The name given to a portion of the Vinaya Pitaka. This is generally further divided into two parts,

It contains an attempt to give a coherent picture of the whole legal life of the Sangha, with detailed and connected accounts of the admission thereto, the ceremony of the uposatha, the annually recurring observances connected with the rainy season, etc. An account is given, in the case of each regulation, of the occasion on which it was formulated by the Buddha.
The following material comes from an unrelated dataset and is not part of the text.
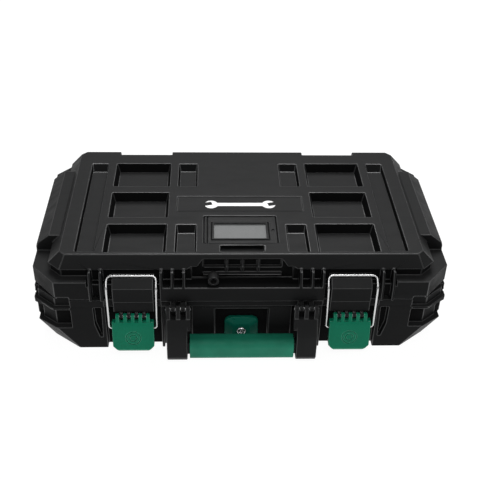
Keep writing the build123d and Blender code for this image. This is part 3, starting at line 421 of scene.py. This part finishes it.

The separate chapters are arranged in chronological order, and are intended to present a connected account of ecclesiastical history from the time of the Enlightenment of the Buddha down to that of the Second Council, convened one hundred years after the death of the Buddha. (See Oldenberg, Vinaya Pitaka I., Introd., xxii.f.; Law, Pāli Lit., i.14f).

 

In many ways the Khandhakā, resemble the Sutta Vibhanga of the Vinaya, but while in the case of the Vibhanga the stories were added later to an original basis of regulations, the Pātimokkha, in that of the Khandhakā the regulations and the stories were contemporary.

 

The Khandhakas consist of eighty bhānavāras (DA.i.13), and are divided into twenty-two chapters, ten in the Mahāvagga and twelve in the Cullavagga. Each chapter is called a khandhaka. Thus, the first chapter is the Mahākhandaka; the second, the Uposathakhandhaka, and so on.